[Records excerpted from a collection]
* Begin *

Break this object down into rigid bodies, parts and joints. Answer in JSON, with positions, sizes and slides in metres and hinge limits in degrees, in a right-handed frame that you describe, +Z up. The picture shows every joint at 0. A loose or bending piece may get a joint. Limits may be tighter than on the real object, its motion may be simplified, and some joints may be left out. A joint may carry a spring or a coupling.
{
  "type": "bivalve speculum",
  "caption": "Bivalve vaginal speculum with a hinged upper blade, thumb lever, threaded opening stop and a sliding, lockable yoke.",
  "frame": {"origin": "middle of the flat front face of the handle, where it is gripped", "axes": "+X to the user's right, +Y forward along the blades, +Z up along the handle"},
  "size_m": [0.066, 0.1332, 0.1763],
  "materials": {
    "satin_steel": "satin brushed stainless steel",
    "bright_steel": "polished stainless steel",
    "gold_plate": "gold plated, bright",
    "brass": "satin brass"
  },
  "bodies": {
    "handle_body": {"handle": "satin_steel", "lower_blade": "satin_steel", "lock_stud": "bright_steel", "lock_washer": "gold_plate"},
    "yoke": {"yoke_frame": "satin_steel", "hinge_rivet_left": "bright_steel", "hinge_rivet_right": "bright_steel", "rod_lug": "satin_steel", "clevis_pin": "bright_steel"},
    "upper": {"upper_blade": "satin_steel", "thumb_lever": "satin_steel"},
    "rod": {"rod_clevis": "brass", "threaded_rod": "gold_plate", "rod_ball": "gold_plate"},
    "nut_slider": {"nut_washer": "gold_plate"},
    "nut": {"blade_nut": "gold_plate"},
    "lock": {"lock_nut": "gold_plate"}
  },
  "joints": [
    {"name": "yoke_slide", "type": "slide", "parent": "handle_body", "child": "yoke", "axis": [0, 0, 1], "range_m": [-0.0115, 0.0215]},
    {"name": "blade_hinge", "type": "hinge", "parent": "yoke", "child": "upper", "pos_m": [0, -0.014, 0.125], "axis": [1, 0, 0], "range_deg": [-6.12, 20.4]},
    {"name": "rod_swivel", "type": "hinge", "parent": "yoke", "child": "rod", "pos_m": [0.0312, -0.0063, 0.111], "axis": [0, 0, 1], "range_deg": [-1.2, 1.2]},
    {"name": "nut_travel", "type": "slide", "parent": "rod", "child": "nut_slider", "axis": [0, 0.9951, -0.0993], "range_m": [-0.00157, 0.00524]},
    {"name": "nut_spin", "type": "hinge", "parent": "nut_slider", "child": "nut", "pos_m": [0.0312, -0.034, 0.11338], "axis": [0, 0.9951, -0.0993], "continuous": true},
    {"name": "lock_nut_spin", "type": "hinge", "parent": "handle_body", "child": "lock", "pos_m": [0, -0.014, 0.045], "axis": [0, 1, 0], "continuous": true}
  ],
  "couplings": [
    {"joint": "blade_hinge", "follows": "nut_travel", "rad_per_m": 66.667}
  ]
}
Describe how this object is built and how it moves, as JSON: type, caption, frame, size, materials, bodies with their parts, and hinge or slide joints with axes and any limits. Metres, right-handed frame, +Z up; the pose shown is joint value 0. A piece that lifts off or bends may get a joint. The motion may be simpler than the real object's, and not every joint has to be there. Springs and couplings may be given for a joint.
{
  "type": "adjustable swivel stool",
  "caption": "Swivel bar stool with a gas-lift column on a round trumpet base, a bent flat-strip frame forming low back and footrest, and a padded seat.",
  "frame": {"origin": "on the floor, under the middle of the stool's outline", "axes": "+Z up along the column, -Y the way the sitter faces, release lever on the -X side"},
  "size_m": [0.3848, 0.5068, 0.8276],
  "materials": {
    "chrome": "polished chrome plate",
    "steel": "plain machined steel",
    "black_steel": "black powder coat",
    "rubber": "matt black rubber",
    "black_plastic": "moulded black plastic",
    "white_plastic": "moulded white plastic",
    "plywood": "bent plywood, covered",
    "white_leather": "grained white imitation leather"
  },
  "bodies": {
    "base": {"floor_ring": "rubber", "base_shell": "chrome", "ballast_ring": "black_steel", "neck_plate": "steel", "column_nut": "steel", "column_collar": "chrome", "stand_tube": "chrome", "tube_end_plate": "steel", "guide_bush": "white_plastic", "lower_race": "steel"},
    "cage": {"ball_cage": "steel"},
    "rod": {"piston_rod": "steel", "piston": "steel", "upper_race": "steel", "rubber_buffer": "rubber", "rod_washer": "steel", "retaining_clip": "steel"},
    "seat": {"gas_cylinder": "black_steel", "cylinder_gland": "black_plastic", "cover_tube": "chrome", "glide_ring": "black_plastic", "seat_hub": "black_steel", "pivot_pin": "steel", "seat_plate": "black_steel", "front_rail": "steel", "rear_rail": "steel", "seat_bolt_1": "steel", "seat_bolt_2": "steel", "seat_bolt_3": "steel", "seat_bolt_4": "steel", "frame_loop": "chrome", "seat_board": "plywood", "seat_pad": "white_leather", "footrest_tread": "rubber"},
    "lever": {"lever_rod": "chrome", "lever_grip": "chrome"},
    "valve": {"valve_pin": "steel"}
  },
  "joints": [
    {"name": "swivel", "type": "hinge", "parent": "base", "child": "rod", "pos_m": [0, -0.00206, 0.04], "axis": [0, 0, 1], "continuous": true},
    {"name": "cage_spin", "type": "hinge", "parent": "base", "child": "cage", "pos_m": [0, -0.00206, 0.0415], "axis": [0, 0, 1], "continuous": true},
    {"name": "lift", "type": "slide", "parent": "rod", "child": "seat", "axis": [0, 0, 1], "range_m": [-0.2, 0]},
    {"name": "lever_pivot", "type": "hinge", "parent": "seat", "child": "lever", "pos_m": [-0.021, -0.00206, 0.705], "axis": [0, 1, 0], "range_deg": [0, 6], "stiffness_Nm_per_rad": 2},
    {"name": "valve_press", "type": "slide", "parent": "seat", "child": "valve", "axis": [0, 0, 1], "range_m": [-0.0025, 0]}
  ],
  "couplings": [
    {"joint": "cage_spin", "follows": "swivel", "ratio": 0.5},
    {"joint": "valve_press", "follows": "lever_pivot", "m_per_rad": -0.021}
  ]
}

* End *

Output every entry shown above, exactly.

→ **Correct output**
Break this object down into rigid bodies, parts and joints. Answer in JSON, with positions, sizes and slides in metres and hinge limits in degrees, in a right-handed frame that you describe, +Z up. The picture shows every joint at 0. A loose or bending piece may get a joint. Limits may be tighter than on the real object, its motion may be simplified, and some joints may be left out. A joint may carry a spring or a coupling.
{
  "type": "bivalve speculum",
  "caption": "Bivalve vaginal speculum with a hinged upper blade, thumb lever, threaded opening stop and a sliding, lockable yoke.",
  "frame": {"origin": "middle of the flat front face of the handle, where it is gripped", "axes": "+X to the user's right, +Y forward along the blades, +Z up along the handle"},
  "size_m": [0.066, 0.1332, 0.1763],
  "materials": {
    "satin_steel": "satin brushed stainless steel",
    "bright_steel": "polished stainless steel",
    "gold_plate": "gold plated, bright",
    "brass": "satin brass"
  },
  "bodies": {
    "handle_body": {"handle": "satin_steel", "lower_blade": "satin_steel", "lock_stud": "bright_steel", "lock_washer": "gold_plate"},
    "yoke": {"yoke_frame": "satin_steel", "hinge_rivet_left": "bright_steel", "hinge_rivet_right": "bright_steel", "rod_lug": "satin_steel", "clevis_pin": "bright_steel"},
    "upper": {"upper_blade": "satin_steel", "thumb_lever": "satin_steel"},
    "rod": {"rod_clevis": "brass", "threaded_rod": "gold_plate", "rod_ball": "gold_plate"},
    "nut_slider": {"nut_washer": "gold_plate"},
    "nut": {"blade_nut": "gold_plate"},
    "lock": {"lock_nut": "gold_plate"}
  },
  "joints": [
    {"name": "yoke_slide", "type": "slide", "parent": "handle_body", "child": "yoke", "axis": [0, 0, 1], "range_m": [-0.0115, 0.0215]},
    {"name": "blade_hinge", "type": "hinge", "parent": "yoke", "child": "upper", "pos_m": [0, -0.014, 0.125], "axis": [1, 0, 0], "range_deg": [-6.12, 20.4]},
    {"name": "rod_swivel", "type": "hinge", "parent": "yoke", "child": "rod", "pos_m": [0.0312, -0.0063, 0.111], "axis": [0, 0, 1], "range_deg": [-1.2, 1.2]},
    {"name": "nut_travel", "type": "slide", "parent": "rod", "child": "nut_slider", "axis": [0, 0.9951, -0.0993], "range_m": [-0.00157, 0.00524]},
    {"name": "nut_spin", "type": "hinge", "parent": "nut_slider", "child": "nut", "pos_m": [0.0312, -0.034, 0.11338], "axis": [0, 0.9951, -0.0993], "continuous": true},
    {"name": "lock_nut_spin", "type": "hinge", "parent": "handle_body", "child": "lock", "pos_m": [0, -0.014, 0.045], "axis": [0, 1, 0], "continuous": true}
  ],
  "couplings": [
    {"joint": "blade_hinge", "follows": "nut_travel", "rad_per_m": 66.667}
  ]
}
Describe how this object is built and how it moves, as JSON: type, caption, frame, size, materials, bodies with their parts, and hinge or slide joints with axes and any limits. Metres, right-handed frame, +Z up; the pose shown is joint value 0. A piece that lifts off or bends may get a joint. The motion may be simpler than the real object's, and not every joint has to be there. Springs and couplings may be given for a joint.
{
  "type": "adjustable swivel stool",
  "caption": "Swivel bar stool with a gas-lift column on a round trumpet base, a bent flat-strip frame forming low back and footrest, and a padded seat.",
  "frame": {"origin": "on the floor, under the middle of the stool's outline", "axes": "+Z up along the column, -Y the way the sitter faces, release lever on the -X side"},
  "size_m": [0.3848, 0.5068, 0.8276],
  "materials": {
    "chrome": "polished chrome plate",
    "steel": "plain machined steel",
    "black_steel": "black powder coat",
    "rubber": "matt black rubber",
    "black_plastic": "moulded black plastic",
    "white_plastic": "moulded white plastic",
    "plywood": "bent plywood, covered",
    "white_leather": "grained white imitation leather"
  },
  "bodies": {
    "base": {"floor_ring": "rubber", "base_shell": "chrome", "ballast_ring": "black_steel", "neck_plate": "steel", "column_nut": "steel", "column_collar": "chrome", "stand_tube": "chrome", "tube_end_plate": "steel", "guide_bush": "white_plastic", "lower_race": "steel"},
    "cage": {"ball_cage": "steel"},
    "rod": {"piston_rod": "steel", "piston": "steel", "upper_race": "steel", "rubber_buffer": "rubber", "rod_washer": "steel", "retaining_clip": "steel"},
    "seat": {"gas_cylinder": "black_steel", "cylinder_gland": "black_plastic", "cover_tube": "chrome", "glide_ring": "black_plastic", "seat_hub": "black_steel", "pivot_pin": "steel", "seat_plate": "black_steel", "front_rail": "steel", "rear_rail": "steel", "seat_bolt_1": "steel", "seat_bolt_2": "steel", "seat_bolt_3": "steel", "seat_bolt_4": "steel", "frame_loop": "chrome", "seat_board": "plywood", "seat_pad": "white_leather", "footrest_tread": "rubber"},
    "lever": {"lever_rod": "chrome", "lever_grip": "chrome"},
    "valve": {"valve_pin": "steel"}
  },
  "joints": [
    {"name": "swivel", "type": "hinge", "parent": "base", "child": "rod", "pos_m": [0, -0.00206, 0.04], "axis": [0, 0, 1], "continuous": true},
    {"name": "cage_spin", "type": "hinge", "parent": "base", "child": "cage", "pos_m": [0, -0.00206, 0.0415], "axis": [0, 0, 1], "continuous": true},
    {"name": "lift", "type": "slide", "parent": "rod", "child": "seat", "axis": [0, 0, 1], "range_m": [-0.2, 0]},
    {"name": "lever_pivot", "type": "hinge", "parent": "seat", "child": "lever", "pos_m": [-0.021, -0.00206, 0.705], "axis": [0, 1, 0], "range_deg": [0, 6], "stiffness_Nm_per_rad": 2},
    {"name": "valve_press", "type": "slide", "parent": "seat", "child": "valve", "axis": [0, 0, 1], "range_m": [-0.0025, 0]}
  ],
  "couplings": [
    {"joint": "cage_spin", "follows": "swivel", "ratio": 0.5},
    {"joint": "valve_press", "follows": "lever_pivot", "m_per_rad": -0.021}
  ]
}